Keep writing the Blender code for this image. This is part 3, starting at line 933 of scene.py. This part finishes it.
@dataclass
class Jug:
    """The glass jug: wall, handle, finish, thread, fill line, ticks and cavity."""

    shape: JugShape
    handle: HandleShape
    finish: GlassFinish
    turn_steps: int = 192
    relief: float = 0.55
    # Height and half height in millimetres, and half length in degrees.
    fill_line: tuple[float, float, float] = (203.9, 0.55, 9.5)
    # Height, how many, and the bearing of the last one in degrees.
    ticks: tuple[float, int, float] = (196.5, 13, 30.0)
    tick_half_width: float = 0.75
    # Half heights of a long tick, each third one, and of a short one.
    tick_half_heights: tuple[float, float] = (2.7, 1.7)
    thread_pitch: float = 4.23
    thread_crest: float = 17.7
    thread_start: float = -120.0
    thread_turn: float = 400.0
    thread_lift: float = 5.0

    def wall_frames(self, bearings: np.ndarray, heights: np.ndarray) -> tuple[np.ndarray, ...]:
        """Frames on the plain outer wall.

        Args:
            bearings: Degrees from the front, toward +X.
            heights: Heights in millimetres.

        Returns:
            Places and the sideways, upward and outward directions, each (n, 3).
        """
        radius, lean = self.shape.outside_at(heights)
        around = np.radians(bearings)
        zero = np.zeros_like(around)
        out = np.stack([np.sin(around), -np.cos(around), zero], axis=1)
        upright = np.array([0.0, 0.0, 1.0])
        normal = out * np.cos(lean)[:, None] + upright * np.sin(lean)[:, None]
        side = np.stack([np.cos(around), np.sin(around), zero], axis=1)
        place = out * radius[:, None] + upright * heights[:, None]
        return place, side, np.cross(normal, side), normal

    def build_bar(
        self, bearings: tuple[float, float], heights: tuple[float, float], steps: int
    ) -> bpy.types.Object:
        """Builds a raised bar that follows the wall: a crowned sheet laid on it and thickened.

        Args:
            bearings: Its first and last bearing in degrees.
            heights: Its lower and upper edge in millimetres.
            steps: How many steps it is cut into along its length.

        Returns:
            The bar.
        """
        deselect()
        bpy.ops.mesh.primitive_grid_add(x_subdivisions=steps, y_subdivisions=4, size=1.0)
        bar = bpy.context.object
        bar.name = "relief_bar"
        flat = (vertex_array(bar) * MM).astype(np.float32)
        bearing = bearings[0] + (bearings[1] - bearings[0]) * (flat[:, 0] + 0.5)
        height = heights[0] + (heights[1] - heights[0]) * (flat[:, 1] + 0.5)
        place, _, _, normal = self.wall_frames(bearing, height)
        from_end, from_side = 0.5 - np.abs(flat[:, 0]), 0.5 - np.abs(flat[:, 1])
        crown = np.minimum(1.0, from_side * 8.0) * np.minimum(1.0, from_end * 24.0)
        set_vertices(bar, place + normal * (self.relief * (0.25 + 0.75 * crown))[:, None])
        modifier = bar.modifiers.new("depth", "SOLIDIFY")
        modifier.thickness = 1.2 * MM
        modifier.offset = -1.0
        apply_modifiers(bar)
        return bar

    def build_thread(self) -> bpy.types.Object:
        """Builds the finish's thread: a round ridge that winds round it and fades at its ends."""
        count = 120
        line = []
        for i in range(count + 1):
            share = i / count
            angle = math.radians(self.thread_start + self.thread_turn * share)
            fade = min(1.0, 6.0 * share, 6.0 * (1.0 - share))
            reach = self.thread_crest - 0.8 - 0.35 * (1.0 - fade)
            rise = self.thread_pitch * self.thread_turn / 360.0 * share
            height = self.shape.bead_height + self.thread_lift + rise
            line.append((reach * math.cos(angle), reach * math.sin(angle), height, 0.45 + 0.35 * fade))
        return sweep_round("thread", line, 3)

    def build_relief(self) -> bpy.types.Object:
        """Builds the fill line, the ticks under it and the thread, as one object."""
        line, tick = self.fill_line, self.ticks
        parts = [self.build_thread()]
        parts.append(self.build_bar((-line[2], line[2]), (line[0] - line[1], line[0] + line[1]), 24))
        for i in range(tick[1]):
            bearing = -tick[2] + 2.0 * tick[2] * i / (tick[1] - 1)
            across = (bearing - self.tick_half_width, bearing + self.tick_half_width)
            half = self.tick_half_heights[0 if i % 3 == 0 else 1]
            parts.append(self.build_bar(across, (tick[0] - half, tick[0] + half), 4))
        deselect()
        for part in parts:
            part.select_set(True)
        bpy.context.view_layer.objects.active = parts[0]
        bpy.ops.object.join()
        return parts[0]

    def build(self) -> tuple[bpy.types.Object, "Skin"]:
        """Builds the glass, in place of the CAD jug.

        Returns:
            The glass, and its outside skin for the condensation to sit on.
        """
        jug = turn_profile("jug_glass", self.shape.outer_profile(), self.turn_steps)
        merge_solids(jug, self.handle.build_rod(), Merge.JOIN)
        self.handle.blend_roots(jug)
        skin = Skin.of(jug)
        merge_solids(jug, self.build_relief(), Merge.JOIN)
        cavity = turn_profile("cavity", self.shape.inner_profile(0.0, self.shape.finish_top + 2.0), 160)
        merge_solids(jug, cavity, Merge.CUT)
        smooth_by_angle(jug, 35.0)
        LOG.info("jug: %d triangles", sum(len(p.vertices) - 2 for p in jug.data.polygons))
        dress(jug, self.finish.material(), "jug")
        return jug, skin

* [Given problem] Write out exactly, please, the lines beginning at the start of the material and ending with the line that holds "thread_lift: float = 5.0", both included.

* [Answer to the exercise]
Keep writing the Blender code for this image. This is part 3, starting at line 933 of scene.py. This part finishes it.
@dataclass
class Jug:
    """The glass jug: wall, handle, finish, thread, fill line, ticks and cavity."""

    shape: JugShape
    handle: HandleShape
    finish: GlassFinish
    turn_steps: int = 192
    relief: float = 0.55
    # Height and half height in millimetres, and half length in degrees.
    fill_line: tuple[float, float, float] = (203.9, 0.55, 9.5)
    # Height, how many, and the bearing of the last one in degrees.
    ticks: tuple[float, int, float] = (196.5, 13, 30.0)
    tick_half_width: float = 0.75
    # Half heights of a long tick, each third one, and of a short one.
    tick_half_heights: tuple[float, float] = (2.7, 1.7)
    thread_pitch: float = 4.23
    thread_crest: float = 17.7
    thread_start: float = -120.0
    thread_turn: float = 400.0
    thread_lift: float = 5.0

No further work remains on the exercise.